A portable isolation unit used to transport Russian opposition figure Alexei Navalny
Getty Images

He told his followers: “Hi, this is Navalny. I have been missing you. I still can’t do much, but yesterday I managed to breathe on my own for the entire day.

“Just on my own, no extra help, not even a valve in my throat. I liked it very much. It’s a remarkable process that is underestimated by many.
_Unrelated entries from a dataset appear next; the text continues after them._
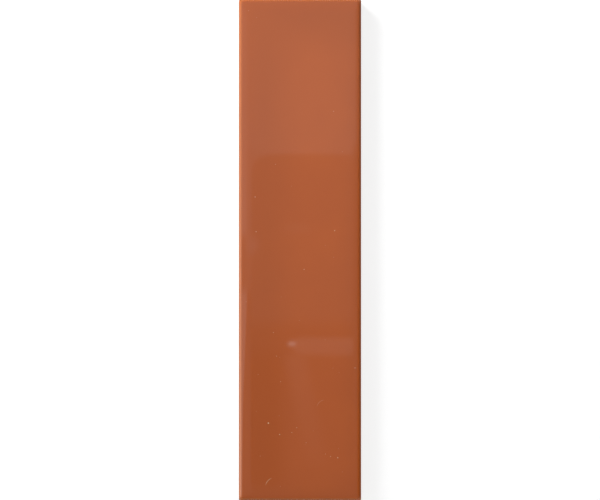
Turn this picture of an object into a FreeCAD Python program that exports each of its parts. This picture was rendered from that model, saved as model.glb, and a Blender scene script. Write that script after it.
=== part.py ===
"""Glazed ceramic wall tile, 60 x 246 mm, pressed and fired as one piece.

Frame: millimetres, +Z up out of the glazed face, +Y along the length, +X across the width.
The origin is the middle of the back, in the plane of the lands that bed on the adhesive.
The tile is written as one solid, parts/wall_tile.step.
"""

import math
import os

import FreeCAD
import Part
from FreeCAD import Vector

# Overall size, over the widest part of the side walls.
WIDTH = 60.0
LENGTH = 246.0
THICKNESS = 8.5

# Glazed face: flat in the middle, falling gently towards all four sides, then a round arris.
CUSHION_WIDTH = 6.0
CUSHION_RADIUS = 60.0
EDGE_RADIUS = 1.5
CORNER_RADIUS = 0.8

# Back: a bevel all round, and a grid of shallow square pockets that key into the adhesive.
BACK_BEVEL = 0.7
POCKET_SIZE = 12.0
POCKET_DEPTH = 0.8
POCKET_SLOPE_DEG = 45.0
POCKET_CORNER_RADIUS = 1.5
POCKET_FLOOR_RADIUS = 0.7
RIB_WIDTH = 3.0
BORDER_MIN = 6.0

NODE = "wall_tile"


def arris_points(half):
    """The section's points from the side wall up to the flat of the face, for a side at +half.

    The arris arc is tangent to the upright side and to the inside of the wide cushion arc.
    """
    cushion_centre = Vector(half - CUSHION_WIDTH, 0, THICKNESS - CUSHION_RADIUS)
    reach = CUSHION_RADIUS - EDGE_RADIUS
    arris_x = half - EDGE_RADIUS
    rise = math.sqrt(reach**2 - (arris_x - cushion_centre.x) ** 2)
    arris_centre = Vector(arris_x, 0, cushion_centre.z + rise)

    join_angle = math.atan2(rise, arris_x - cushion_centre.x)
    join = on_arc(cushion_centre, CUSHION_RADIUS, join_angle)
    return {
        "wall_top": Vector(half, 0, arris_centre.z),
        "arris_mid": on_arc(arris_centre, EDGE_RADIUS, join_angle / 2),
        "join": join,
        "cushion_mid": on_arc(cushion_centre, CUSHION_RADIUS, (join_angle + math.pi / 2) / 2),
        "flat_end": Vector(cushion_centre.x, 0, THICKNESS),
    }


def on_arc(centre, radius, angle):
    """The point of an arc in the XZ plane at an angle from +X."""
    return centre + Vector(radius * math.cos(angle), 0, radius * math.sin(angle))


def mirrored(point):
    """The same point on the other side of the YZ plane."""
    return Vector(-point.x, point.y, point.z)


def section(size):
    """The closed face of the tile's cross-section, in the XZ plane, for a side-to-side size."""
    half = size / 2
    p = arris_points(half)
    back = Vector(half - BACK_BEVEL, 0, 0)
    wall_foot = Vector(half, 0, BACK_BEVEL)

    right = [
        Part.LineSegment(back, wall_foot),
        Part.LineSegment(wall_foot, p["wall_top"]),
        Part.Arc(p["wall_top"], p["arris_mid"], p["join"]),
        Part.Arc(p["join"], p["cushion_mid"], p["flat_end"]),
    ]
    left = [
        Part.Arc(mirrored(p["flat_end"]), mirrored(p["cushion_mid"]), mirrored(p["join"])),
        Part.Arc(mirrored(p["join"]), mirrored(p["arris_mid"]), mirrored(p["wall_top"])),
        Part.LineSegment(mirrored(p["wall_top"]), mirrored(wall_foot)),
        Part.LineSegment(mirrored(wall_foot), mirrored(back)),
    ]
    face_flat = Part.LineSegment(p["flat_end"], mirrored(p["flat_end"]))
    back_flat = Part.LineSegment(mirrored(back), back)
    edges = [curve.toShape() for curve in [*right, face_flat, *left, back_flat]]
    return Part.Face(Part.Wire(edges))


def bar(size, length):
    """A straight bar of the tile's section, centred on the origin, running along Y."""
    profile = section(size)
    profile.translate(Vector(0, -length / 2, 0))
    return profile.extrude(Vector(0, length, 0))


def rounded_rectangle(size_x, size_y, radius, z):
    """A closed wire round a rectangle with rounded corners, centred on the Z axis at height z."""
    half_x = size_x / 2
    half_y = size_y / 2
    arc_mid_inset = radius * (1 - math.cos(math.radians(45)))
    edges = []
    for quarter in range(4):
        turn = math.radians(90 * quarter)
        along, across = (half_x, half_y) if quarter % 2 == 0 else (half_y, half_x)
        corner = [
            Vector(along, across - radius, z),
            Vector(along - arc_mid_inset, across - arc_mid_inset, z),
            Vector(along - radius, across, z),
        ]
        run_end = Vector(-along + radius, across, z)
        start, middle, end, run_end = (rotated(p, turn) for p in [*corner, run_end])
        edges.append(Part.Arc(start, middle, end).toShape())
        edges.append(Part.LineSegment(end, run_end).toShape())
    return Part.Wire(edges)


def rotated(point, turn):
    """A point turned about the Z axis by an angle in radians."""
    c = math.cos(turn)
    s = math.sin(turn)
    return Vector(point.x * c - point.y * s, point.x * s + point.y * c, point.z)


def outline_prism():
    """The plan outline with its small corner radius, as tall as the tile."""
    wire = rounded_rectangle(WIDTH, LENGTH, CORNER_RADIUS, 0)
    return Part.Face(wire).extrude(Vector(0, 0, THICKNESS))


def blank():
    """The tile before the back is keyed: the two sections crossed, cut to the plan outline."""
    along = bar(WIDTH, LENGTH)
    across = bar(LENGTH, WIDTH)
    across.rotate(Vector(0, 0, 0), Vector(0, 0, 1), 90)
    return along.common(across).common(outline_prism())


def pocket():
    """One pocket as a solid, centred on the Z axis, with walls that slope so the punch lets go."""
    draw_in = POCKET_DEPTH / math.tan(math.radians(POCKET_SLOPE_DEG))
    floor_size = POCKET_SIZE - 2 * draw_in
    mouth = rounded_rectangle(POCKET_SIZE, POCKET_SIZE, POCKET_CORNER_RADIUS, 0)
    floor = rounded_rectangle(floor_size, floor_size, POCKET_FLOOR_RADIUS, POCKET_DEPTH)
    return Part.makeLoft([mouth, floor], True, True)


def pocket_places(size):
    """Pocket centres along one direction: as many as leave the border, evenly about the middle."""
    pitch = POCKET_SIZE + RIB_WIDTH
    count = int((size - 2 * BORDER_MIN + RIB_WIDTH) // pitch)
    return [(i - (count - 1) / 2) * pitch for i in range(count)]


def back_key():
    """All the pockets, as one compound of tools that lie clear of each other."""
    tool = pocket()
    tools = []
    for x in pocket_places(WIDTH):
        for y in pocket_places(LENGTH):
            copy = tool.copy()
            copy.translate(Vector(x, y, 0))
            tools.append(copy)
    return Part.makeCompound(tools)


def tile():
    """The fired tile. It is one piece, so more or fewer solids than one is an error."""
    (solid,) = blank().cut(back_key()).Solids
    return solid


def main():
    """Write the tile's STEP file and print its size."""
    os.makedirs("parts", exist_ok=True)
    solid = tile()
    solid.exportStep(os.path.join("parts", NODE + ".step"))
    box = solid.BoundBox
    print(NODE, "valid" if solid.isValid() else "NOT VALID")
    print("size", round(box.XLength, 3), round(box.YLength, 3), round(box.ZLength, 3))
    print("volume", round(solid.Volume, 1), "faces", len(solid.Faces))


main()
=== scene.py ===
import math

import bmesh
import bpy
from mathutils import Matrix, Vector, geometry, noise


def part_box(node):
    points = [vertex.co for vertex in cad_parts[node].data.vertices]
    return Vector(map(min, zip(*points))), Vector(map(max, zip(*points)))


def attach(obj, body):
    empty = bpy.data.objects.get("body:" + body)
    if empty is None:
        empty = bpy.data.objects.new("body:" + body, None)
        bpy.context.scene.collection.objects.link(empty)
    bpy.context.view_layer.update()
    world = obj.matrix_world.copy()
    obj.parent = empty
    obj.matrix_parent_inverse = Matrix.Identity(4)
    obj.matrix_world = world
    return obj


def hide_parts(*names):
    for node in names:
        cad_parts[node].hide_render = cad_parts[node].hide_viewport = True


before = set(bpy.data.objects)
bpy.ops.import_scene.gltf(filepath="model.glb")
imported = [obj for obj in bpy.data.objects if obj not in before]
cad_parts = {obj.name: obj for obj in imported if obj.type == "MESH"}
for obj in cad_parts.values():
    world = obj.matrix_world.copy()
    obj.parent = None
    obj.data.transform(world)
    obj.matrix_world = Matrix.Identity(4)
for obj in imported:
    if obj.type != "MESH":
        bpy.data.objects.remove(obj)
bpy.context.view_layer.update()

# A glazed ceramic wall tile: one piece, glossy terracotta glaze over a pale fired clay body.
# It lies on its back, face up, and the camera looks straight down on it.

MM = 0.001

# The tile's size comes from the frame. Its section repeats the part's own values.
tile_low, tile_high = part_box("wall_tile")
WIDTH = tile_high.x - tile_low.x
LENGTH = tile_high.y - tile_low.y
THICKNESS = tile_high.z - tile_low.z

CUSHION_WIDTH = 6.0 * MM
CUSHION_RADIUS = 60.0 * MM
EDGE_RADIUS = 1.5 * MM
CORNER_RADIUS = 0.8 * MM
BACK_BEVEL = 0.7 * MM
POCKET_SIZE = 12.0 * MM
POCKET_DEPTH = 0.8 * MM
POCKET_CORNER_RADIUS = 1.5 * MM
RIB_WIDTH = 3.0 * MM
BORDER_MIN = 6.0 * MM

# Fired glaze is never dead flat: it rises and falls by a few thousandths of a millimetre.
GLAZE_WAVE = 0.006 * MM
GLAZE_WAVE_WIDTH = 26.0 * MM
GLAZE_WAVE_LENGTH = 44.0 * MM

# The glaze runs over the arris and stops part of the way down the sides, in an uneven thick edge.
GLAZE_LINE = 5.2 * MM
GLAZE_THICKNESS = 0.16 * MM
# The edge's height wanders and ripples by these amounts over these widths. It runs down only where
# the run's noise passes its threshold.
WANDER, WANDER_WIDTH = 0.45 * MM, 11 * MM
RIPPLE, RIPPLE_WIDTH = 0.16 * MM, 3.2 * MM
RUN, RUN_WIDTH = 2.6 * MM, 7 * MM
RUN_THRESHOLD = 0.22

# Small dents that pressing leaves in the clay.
DENT_DEPTH = 0.05 * MM
DENT_WIDTH = 4 * MM

# Mesh spacing along the edges and over the face.
CELL = 1.0 * MM
ARC_CELLS = 3


# ---- outlines -------------------------------------------------------------------------------

def side_points(half_along, half_across, radius, cells, arc_cells):
    """Points of one side, from the middle of one corner's arc to the middle of the next."""
    points = []
    for i in range(arc_cells):
        turn = math.radians(225 + 45 * i / arc_cells)
        points.append((-half_along + radius + radius * math.cos(turn),
                       -half_across + radius + radius * math.sin(turn)))
    straight = cells - 2 * arc_cells
    for i in range(straight + 1):
        points.append((-half_along + radius + 2 * (half_along - radius) * i / straight, -half_across))
    for i in range(1, arc_cells + 1):
        turn = math.radians(270 + 45 * i / arc_cells)
        points.append((half_along - radius + radius * math.cos(turn),
                       -half_across + radius + radius * math.sin(turn)))
    return points


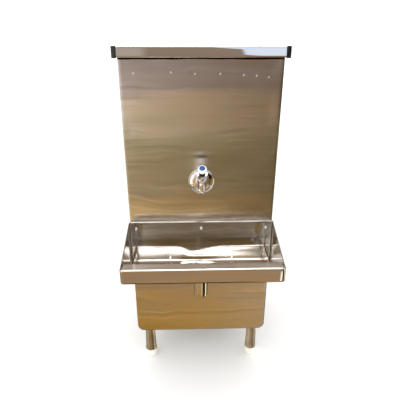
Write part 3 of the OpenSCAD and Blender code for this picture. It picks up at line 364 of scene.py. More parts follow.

Strongly recommended.”

A German military lab determined that he was poisoned with Novichok, the same class of Soviet-era agent that Britain said was used on former Russian spy Sergei Skripal and his daughter in Salisbury in 2018.

On Monday, the German government said tests by independent labs in France and Sweden backed its findings.

Russian opposition leader Alexei Navalny speaks during an interview at the office of his Anti-corruption Foundation (FBK) in Moscow in 2018
AFP via Getty Images

The Kremlin has bristled at calls from German Chancellor Angela Merkel and other leaders to answer questions about the poisoning, denying any official involvement.

Russian foreign minister Sergey Lavrov has accused the West of using the incident as a pretext to introduce new sanctions against Moscow.

French President Emmanuel Macron’s office said he had expressed “deep concern over the criminal act” that targeted Mr Navalny directly with Mr Putin on Monday.

The Kremlin said Mr Putin in the call “underlined the impropriety of unfounded accusations against the Russian side” and emphasised Russia’s demand for Germany to hand over analyses and samples.

Mr Putin also called for joint work by German and Russian doctors.